NYSE Standards.  The proposed effective date for most requirements is July 1, 2013.  However, a company will have until the earlier of their first annual meeting after January 15, 2014, or October 31, 2014, to comply with the new standards with respect to Compensation Committee independence factors.

Upon the effective date, publicly listed NYSE companies (unless exempt) will be required to immediately comply with the rules relating to the independence of an advisor to the Compensation Committee.  Therefore, upon effectiveness and before seeking further advice of a compensation advisor, the Compensation Committee will need to conduct an assessment of any compensation advisor based upon the six independence factors (as described above).  As a result, we strongly suggest that NYSE issuers begin to consider procedures for implementing this requirement.

Nasdaq Standards.  The proposed effective date is the date the SEC approves these amendments.  As of the effective date a Compensation Committee (or independent directors who determine or recommend the compensation of the CEO and the other Executive Officers) must have the specific responsibilities and authority necessary to comply with the rules relating to: (i) the authority to retain compensation advisors; (ii) authority to fund such advisors; and (iii) responsibility to consider certain independence factors before selecting such advisors (other than in-house counsel).  Companies must consider whether such authority and responsibilities should be granted through a charter, resolution or other board action; Compensation Committee charters will not be required until the earlier of the company’s second annual meeting after the approval date of the Nasdaq Standards, or December 31, 2014.
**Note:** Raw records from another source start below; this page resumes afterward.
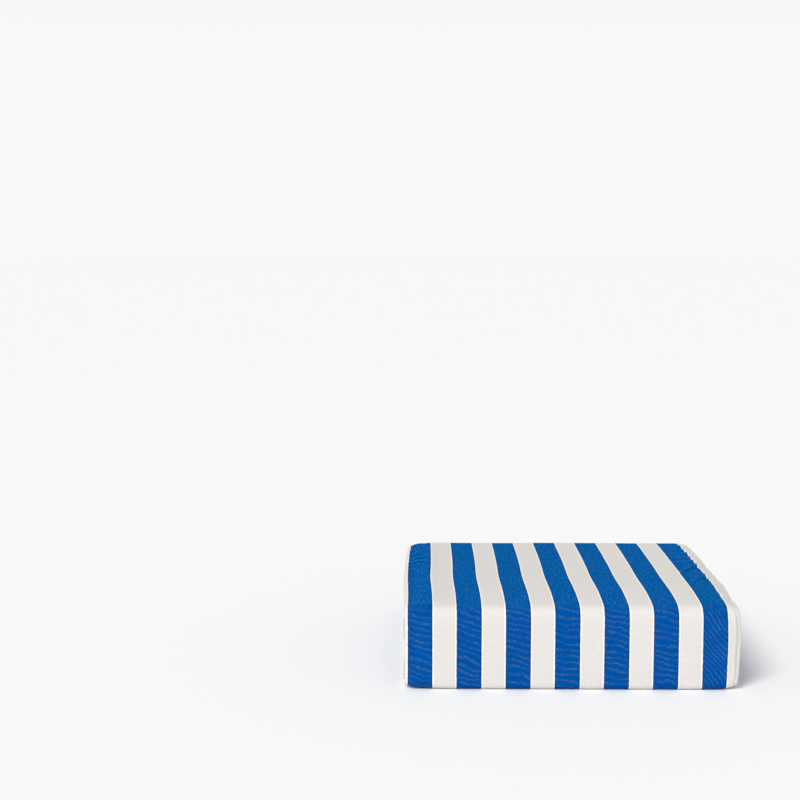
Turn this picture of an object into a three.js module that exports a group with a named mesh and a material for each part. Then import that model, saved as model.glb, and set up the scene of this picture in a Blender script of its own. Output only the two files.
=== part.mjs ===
// Striped lounge cushion: a foam-filled box cushion with a crowned top, soft rounded front and back
// edges and drawn-in ends, and two flat end panels sewn to its ends.
// Millimetres, +Z up. The origin is on the ground under the middle of the cushion, the front faces -Y.
import * as THREE from 'three';
import { mergeVertices } from 'three/addons/utils/BufferGeometryUtils.js';

// Overall sizes of the finished cushion
const WIDTH = 784;
const DEPTH = 784;
const HEIGHT = 206;

// End panels: one layer of cloth with its turned seam, a little off the filled body
const PANEL_THICKNESS = 2;
const SEAM_GAP = 0.45;
const PANEL_INSET = 9;

// The filled body lies between the two end panels
const BODY_HALF = {
  x: WIDTH / 2 - PANEL_THICKNESS - SEAM_GAP,
  y: DEPTH / 2,
  z: HEIGHT / 2,
};

// How far each edge is rounded off along each axis: the cloth wraps softly round the front and back
// edges, and turns tighter at the end seams
const EDGE_RADIUS = { x: 15, y: 23, z: 23 };
const PANEL_CORNER_RADIUS = 20;

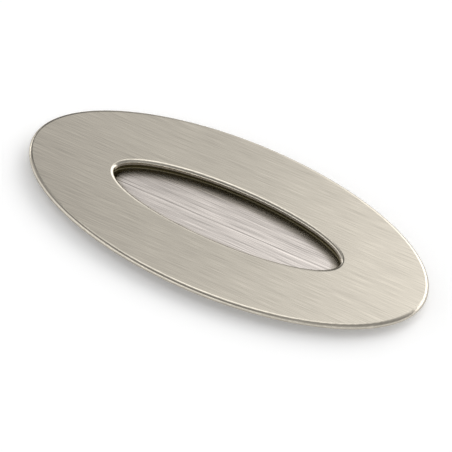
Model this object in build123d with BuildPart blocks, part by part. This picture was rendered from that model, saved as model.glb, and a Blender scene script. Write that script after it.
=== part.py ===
"""Oval flush pull: an elliptical face plate over a drawn finger cup, fixed from behind.

The row frame has +X along the length, +Y across the width and +Z out of the face.
The origin is under the middle of the cup, on the surface that the pull rests on.
"""

import os

from build123d import *

# Face plate
plate_length = 160.0
plate_width = 72.0
plate_thickness = 2.0
plate_edge_radius = 1.35
plate_back_radius = 0.2

# Finger opening through the face plate
opening_length = 91.8
opening_width = 24.6
opening_edge_radius = 1.35

# Finger cup, drawn from sheet and soldered behind the plate by its flange
cup_sheet = 0.8
recess_depth = 5.2
lip_overhang = 1.4
floor_bend_radius = 0.5
flange_bend_radius = 0.3
flange_width = 3.6
flange_edge_radius = 0.15

# Threaded bushes that take the rear fixing screws
bush_diameter = 8.0
bush_height = 3.4
bush_chamfer = 0.4
spigot_diameter = 6.0
spigot_height = 1.0
thread_drill_diameter = 3.3
thread_lead_in = 0.35
solder_gap = 0.05

# Heights in the row frame
face_z = recess_depth + cup_sheet
plate_back_z = face_z - plate_thickness
flange_back_z = plate_back_z - cup_sheet
bush_foot_z = plate_back_z - bush_height

# The cup's half axes inside and outside, and those of its flange
cup_inner_x = opening_length / 2 + lip_overhang
cup_inner_y = opening_width / 2 + lip_overhang
cup_outer_x = cup_inner_x + cup_sheet
cup_outer_y = cup_inner_y + cup_sheet
flange_x = cup_outer_x + flange_bend_radius + flange_width
flange_y = cup_outer_y + flange_bend_radius + flange_width

# The bushes stand midway between the flange's ends and the plate's ends
bush_place_x = (flange_x + plate_length / 2) / 2

# How far from a height an edge may lie and still count as lying at it
level_tolerance = 0.001


def edge_at(part, height, longest=True):
    """The ring edge of a part that lies flat at a height: the outer one, or the inner one."""
    low = height - level_tolerance
    high = height + level_tolerance
    rings = part.edges().filter_by_position(Axis.Z, low, high).sort_by(SortBy.LENGTH)
    return rings[-1] if longest else rings[0]


# Face plate: flat ellipse with a rounded rim and a rounded finger opening
with BuildPart() as face_plate:
    with BuildSketch(Plane.XY.offset(plate_back_z)):
        Ellipse(plate_length / 2, plate_width / 2)
        Ellipse(opening_length / 2, opening_width / 2, mode=Mode.SUBTRACT)
    extrude(amount=plate_thickness)
    fillet(edge_at(face_plate, face_z), radius=plate_edge_radius)
    fillet(edge_at(face_plate, face_z, longest=False), radius=opening_edge_radius)
    back_rings = face_plate.faces().sort_by(Axis.Z)[0].edges()
    fillet(back_rings, radius=plate_back_radius)
    # Blind seats in the back for the spigots of the bushes
    with BuildSketch(Plane.XY.offset(plate_back_z)):
        with GridLocations(2 * bush_place_x, 0, 2, 1):
            Circle(spigot_diameter / 2 + solder_gap)
    extrude(amount=spigot_height + solder_gap, mode=Mode.SUBTRACT)
face_plate.part.label = "face_plate"

# Hollow of the finger cup, whose floor bend runs concentric with the outside
with BuildPart() as hollow:
    with BuildSketch(Plane.XY.offset(cup_sheet)):
        Ellipse(cup_inner_x, cup_inner_y)
    extrude(amount=plate_back_z - cup_sheet)
    fillet(edge_at(hollow, cup_sheet), radius=floor_bend_radius)

# Finger cup: one drawn sheet of even thickness, with a flat flange round its mouth
with BuildPart() as cup:
    with BuildSketch():
        Ellipse(cup_outer_x, cup_outer_y)
    extrude(amount=plate_back_z)
    fillet(edge_at(cup, 0), radius=floor_bend_radius + cup_sheet)
    with BuildSketch(Plane.XY.offset(flange_back_z)):
        Ellipse(flange_x, flange_y)
    extrude(amount=cup_sheet)
    fillet(edge_at(cup, flange_back_z, longest=False), radius=flange_bend_radius)
    add(hollow.part, mode=Mode.SUBTRACT)
    mouth = edge_at(cup, plate_back_z, longest=False)
    fillet(mouth, radius=flange_bend_radius + cup_sheet)
    flange_rim = cup.edges().group_by(SortBy.LENGTH)[-1]
    fillet(flange_rim, radius=flange_edge_radius)
cup.part.label = "finger_cup"

os.makedirs("parts", exist_ok=True)
export_step(face_plate.part, "parts/face_plate.step")
export_step(cup.part, "parts/finger_cup.step")

# Threaded bushes: turned, each with a spigot seated in the back of the plate
for side, name in ((-1, "fixing_bush_left"), (1, "fixing_bush_right")):
    foot = Plane((side * bush_place_x, 0, bush_foot_z))
    with BuildPart() as bush:
        with BuildSketch(foot):
            Circle(bush_diameter / 2)
        extrude(amount=bush_height)
        chamfer(bush.edges().group_by(Axis.Z)[0], length=bush_chamfer)
        with BuildSketch(foot.offset(bush_height)):
            Circle(spigot_diameter / 2)
        extrude(amount=spigot_height)
        with BuildSketch(foot):
            Circle(thread_drill_diameter / 2)
        extrude(amount=bush_height + spigot_height, mode=Mode.SUBTRACT)
        thread_mouth = bush.edges().group_by(Axis.Z)[0].sort_by(SortBy.LENGTH)[0]
        chamfer(thread_mouth, length=thread_lead_in)
    bush.part.label = name
    export_step(bush.part, f"parts/{name}.step")
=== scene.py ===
import math

import bmesh
import bpy
from mathutils import Matrix, Vector


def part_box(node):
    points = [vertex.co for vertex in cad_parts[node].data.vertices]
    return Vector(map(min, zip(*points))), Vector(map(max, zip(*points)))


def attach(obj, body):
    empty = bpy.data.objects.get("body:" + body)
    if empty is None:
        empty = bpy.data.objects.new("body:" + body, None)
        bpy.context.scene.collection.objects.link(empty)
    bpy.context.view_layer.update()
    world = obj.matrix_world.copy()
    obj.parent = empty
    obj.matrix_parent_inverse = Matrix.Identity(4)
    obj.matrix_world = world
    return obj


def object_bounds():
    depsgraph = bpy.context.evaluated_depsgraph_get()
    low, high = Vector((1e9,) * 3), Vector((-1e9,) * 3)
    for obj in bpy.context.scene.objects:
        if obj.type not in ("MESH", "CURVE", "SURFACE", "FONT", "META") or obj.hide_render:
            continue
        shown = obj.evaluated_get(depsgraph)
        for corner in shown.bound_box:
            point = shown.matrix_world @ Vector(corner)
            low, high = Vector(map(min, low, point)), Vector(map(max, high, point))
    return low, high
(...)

As with NYSE Standards, upon the effective date, publicly listed Nasdaq companies (unless exempt) will be required to immediately comply with the rules relating to the independence of an advisor to the Compensation Committee.  Therefore, upon effectiveness and before seeking further advice of a compensation advisor, the Compensation Committee will need to conduct an assessment of any compensation advisor based upon the six independence factors (as described above).  As a result, we strongly suggest that Nasdaq issuers begin to consider procedures for implementing this requirement.

Disclosure Requirements under Exchange Act Rule 10C-1
The SEC Rules require that a company’s proxy statement disclose the nature of any conflict of interest that arose for any consultant in determining or recommending the amount or form of executive or Director compensation.  This disclosure requirement will apply to proxy statements for annual meetings in 2013 and thereafter.